In spite of Christianity’s corrupt history, there has always persisted a stream within Christianity that chooses the side of the poor and powerless. One of my heroes, St. Francis of Assisi, started an order of friars called the Lesser Brothers, who were committed to poverty and charity. His motivation was to serve every need of the poorest people in society to the extent that the Brothers had fewer material resources than those they served. They tapped into that incarnational sensibility and viscerally understood the significance of Jesus saying, “Whatever you did to the least of these, you did to me.”3 He did this during the Crusades, in the same country as the pope.
We can either use our faith to empower us to transform the world or use our faith to justify the world as it is. Our faith often operates as one form or the other, even if we are not aware of it. Both of these forms of faith live within us, always at tension. And both of these forms of faith have shaped our history, always at tension.
This book is about that tension.
Many of us are more familiar with the ways Christianity has been used to suppress change, which is why many of us have a complicated relationship with religion. You are not alone. This is my story too. And my faith opened up in new ways when I discovered the stream of Christianity that empowers the work of liberation, even when it requires fighting injustice within the Christian tradition itself.
This book is written from a Christian perspective, and is mostly about Christianity, not because I believe Christianity is superior to other religions, or that Christians have special access to God that non-Christians don’t have. Rather, since I grew up in Christianity, it is my responsibility to reclaim my own religious tradition to empower myself toward liberation.
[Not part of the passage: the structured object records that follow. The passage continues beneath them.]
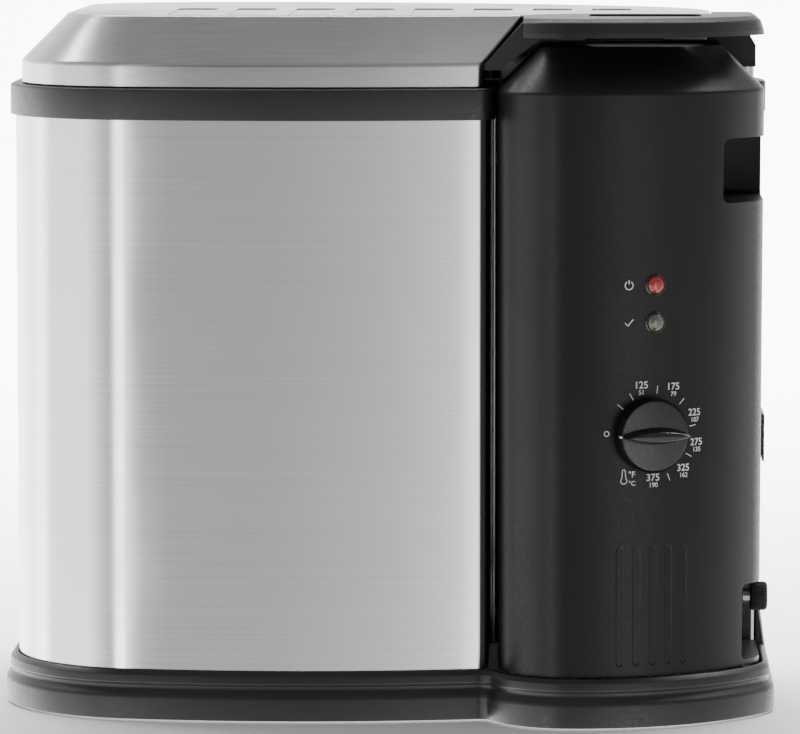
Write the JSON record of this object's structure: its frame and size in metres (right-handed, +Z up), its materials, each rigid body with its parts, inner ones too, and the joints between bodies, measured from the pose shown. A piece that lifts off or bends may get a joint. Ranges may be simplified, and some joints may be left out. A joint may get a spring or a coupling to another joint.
{
  "type": "electric turkey fryer",
  "caption": "Lidded indoor electric turkey fryer: rounded brushed steel housing on a black base, lift-out control head with immersed element, wire basket, vented lid with bridging handle.",
  "frame": {"origin": "centre of the fryer's footprint, on the surface that its feet stand on", "axes": "+Z up, front of the fryer with its control face towards -Y, control head at +X"},
  "size_m": [0.4278, 0.3558, 0.3825],
  "materials": {
    "brushed_steel": "satin, fine horizontal brushing",
    "polished_steel": "bright pressed sheet",
    "lid_steel": "satin pressed sheet",
    "black_plastic": "fine moulded texture",
    "gloss_black": "smooth moulded",
    "black_rubber": "moulded",
    "zinc": "zinc plated",
    "brass": "turned",
    "aluminised_sheet": "mill finish",
    "cream_plastic": "heat-proof moulding",
    "red_lens": "clear red",
    "clear_lens": "clear, slightly green",
    "element_sheath": "heat-darkened",
    "basket_wire": "bright plated",
    "live_wire": "insulation",
    "neutral_wire": "insulation",
    "earth_wire": "insulation",
    "red_button": "moulded"
  },
  "bodies": {
    "housing": {"base_plinth": "black_plastic", "bottom_plate": "aluminised_sheet", "outer_wrap": "brushed_steel", "top_band": "black_plastic", "inner_pot": "polished_steel", "drain_pipe": "zinc", "drain_washer": "black_rubber", "drain_nut": "brass", "cap_tether": "black_rubber", "base_screw_1": "zinc", "base_screw_2": "zinc", "base_screw_3": "zinc", "base_screw_4": "zinc", "foot_front_left": "black_rubber", "foot_front_right": "black_rubber", "foot_rear_left": "black_rubber", "foot_rear_right": "black_rubber"},
    "drain_cap": {"drain_cap": "black_rubber"},
    "control_head": {"cover_screw_1": "zinc", "cover_screw_2": "zinc", "cover_screw_3": "zinc", "cover_screw_4": "zinc", "earth_wire": "earth_wire", "element_bracket": "brushed_steel", "element_junction": "brushed_steel", "head_back_cover": "black_plastic", "head_shell": "black_plastic", "heating_element": "element_sheath", "inlet_contact_1": "brass", "inlet_contact_2": "brass", "inlet_contact_3": "brass", "limit_switch": "cream_plastic", "live_wire": "live_wire", "neutral_wire": "neutral_wire", "power_inlet": "gloss_black", "power_lamp_holder": "black_plastic", "power_lamp_lens": "red_lens", "ready_lamp_holder": "black_plastic", "ready_lamp_lens": "clear_lens", "terminal_block": "cream_plastic", "thermostat": "cream_plastic", "thermostat_probe": "brushed_steel"},
    "knob": {"thermostat_knob": "gloss_black", "thermostat_shaft": "zinc"},
    "reset_button": {"reset_button": "red_button"},
    "basket": {"basket": "basket_wire", "basket_ear_front": "brushed_steel", "basket_ear_rear": "brushed_steel"},
    "basket_bail": {"basket_bail": "polished_steel"},
    "lid": {"lid_shell": "lid_steel", "vent_grille": "lid_steel", "lid_handle": "black_plastic", "handle_screw_1": "zinc", "handle_screw_2": "zinc"}
  },
  "joints": [
    {"name": "head_lift", "type": "slide", "parent": "housing", "child": "control_head", "axis": [0, 0, 1], "range_m": [0, 0.3]},
    {"name": "basket_lift", "type": "slide", "parent": "control_head", "child": "basket", "axis": [0, 0, 1], "range_m": [0, 0.28]},
    {"name": "lid_lift", "type": "slide", "parent": "basket", "child": "lid", "axis": [0, 0, 1], "range_m": [0, 0.15]},
    {"name": "bail_fold", "type": "hinge", "parent": "basket", "child": "basket_bail", "pos_m": [-0.066, 0.01, 0.316], "axis": [0, 1, 0], "range_deg": [0, 90]},
    {"name": "knob_turn", "type": "hinge", "parent": "control_head", "child": "knob", "pos_m": [0.14356, -0.15471, 0.1592], "axis": [-0.3567, 0.9342, 0], "range_deg": [0, 270]},
    {"name": "reset_press", "type": "slide", "parent": "control_head", "child": "reset_button", "axis": [0, -1, 0], "range_m": [0, 0.0015], "stiffness_N_per_m": 400},
    {"name": "drain_cap_pull", "type": "slide", "parent": "housing", "child": "drain_cap", "axis": [1, 0, 0], "range_m": [0, 0.02]}
  ]
}
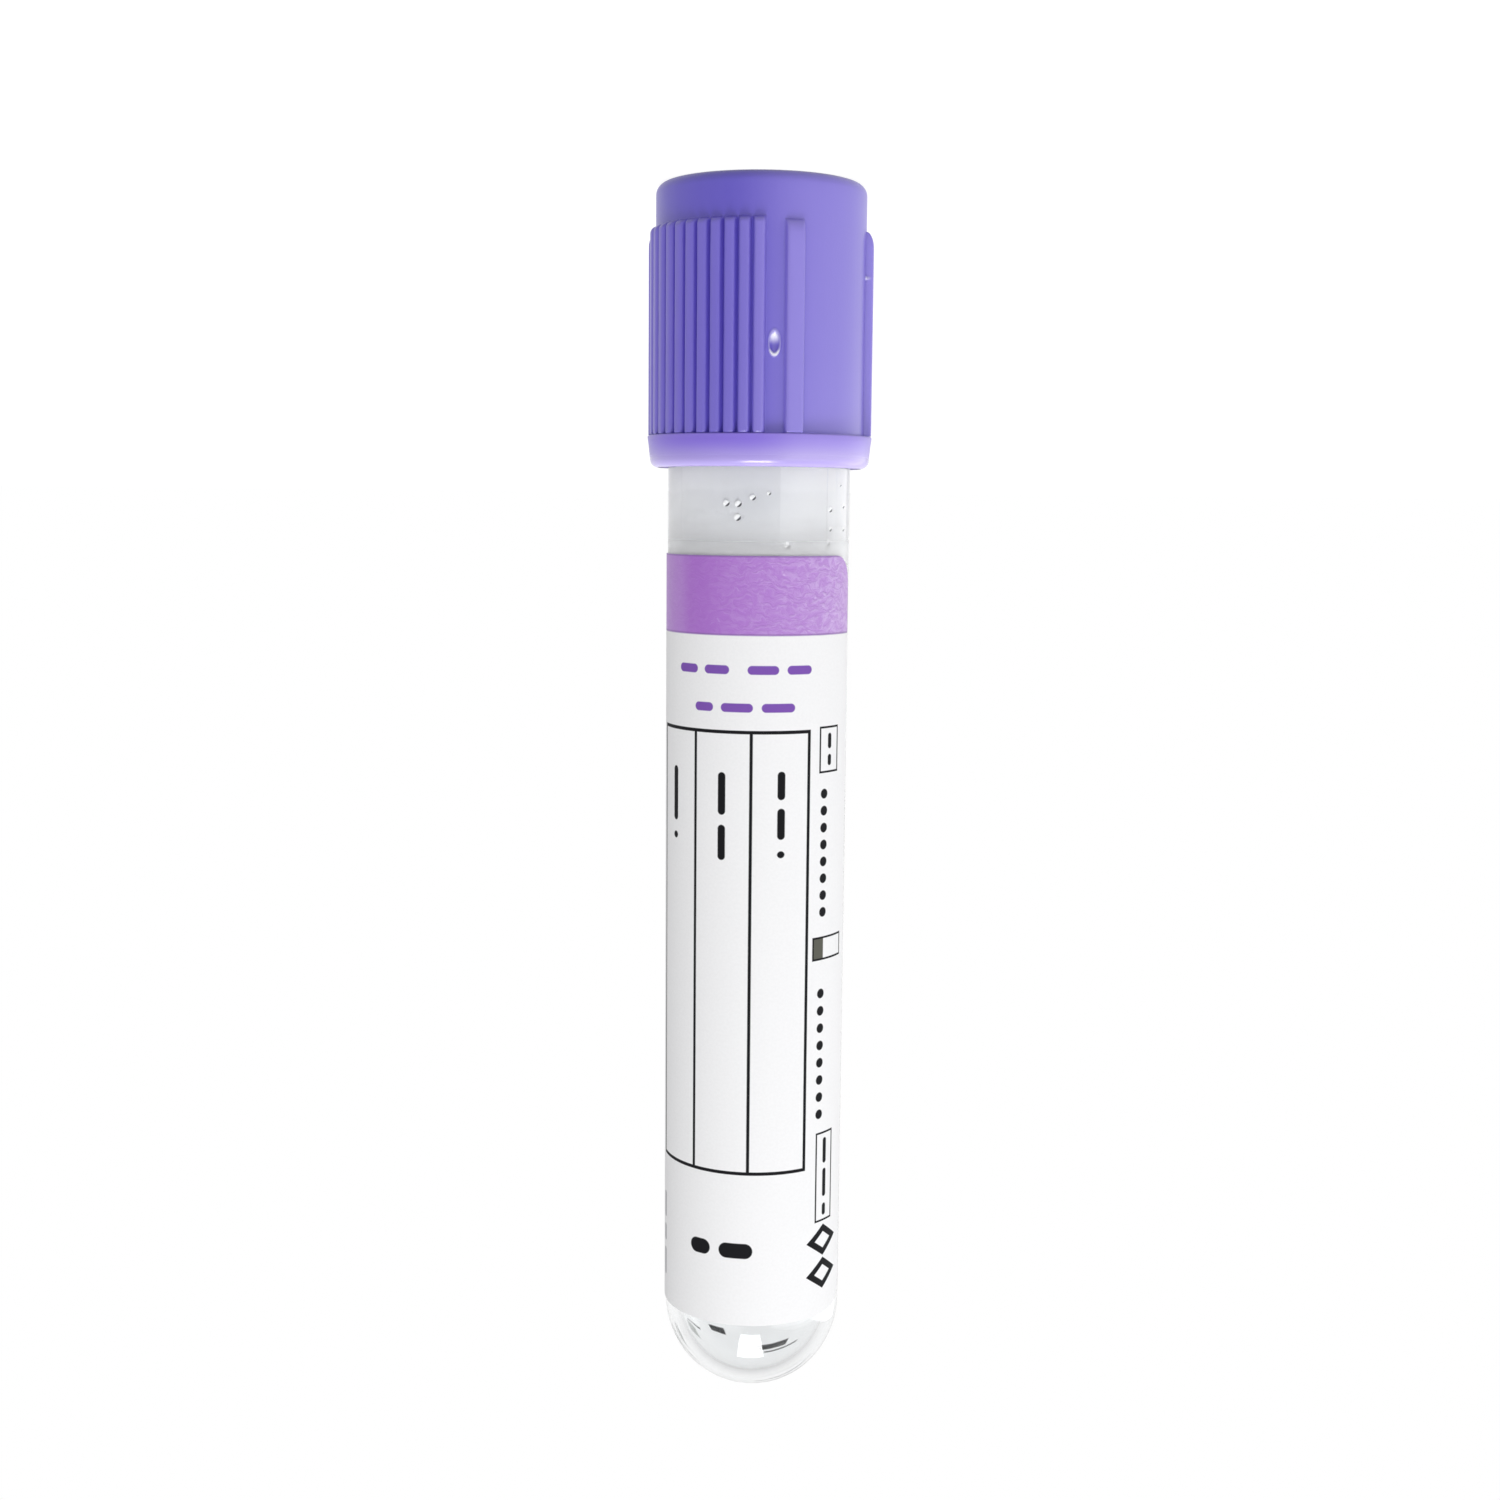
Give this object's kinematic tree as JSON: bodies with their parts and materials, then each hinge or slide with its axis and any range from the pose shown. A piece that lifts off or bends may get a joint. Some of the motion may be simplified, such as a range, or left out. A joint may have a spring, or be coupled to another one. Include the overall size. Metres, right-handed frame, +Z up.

It is the responsibility of people of other religious traditions to reclaim theirs in their own way.
The Christian faith begins with Jesus as the point of entry to God. Jesus uniquely shows us what God is like. And it is through Jesus’s riotous demonstration in the temple that we experience the God who riots. This God is manifest in all kinds of places we may not expect. And as I look at modern-day riots, protests, strikes, and all other forms of direct action toward liberation, I am compelled to bear witness to the God who riots, continuing to empower people in the work of liberation.
This God chooses sides in our struggle. In response to injustice, this God riots alongside us, within us, and through us.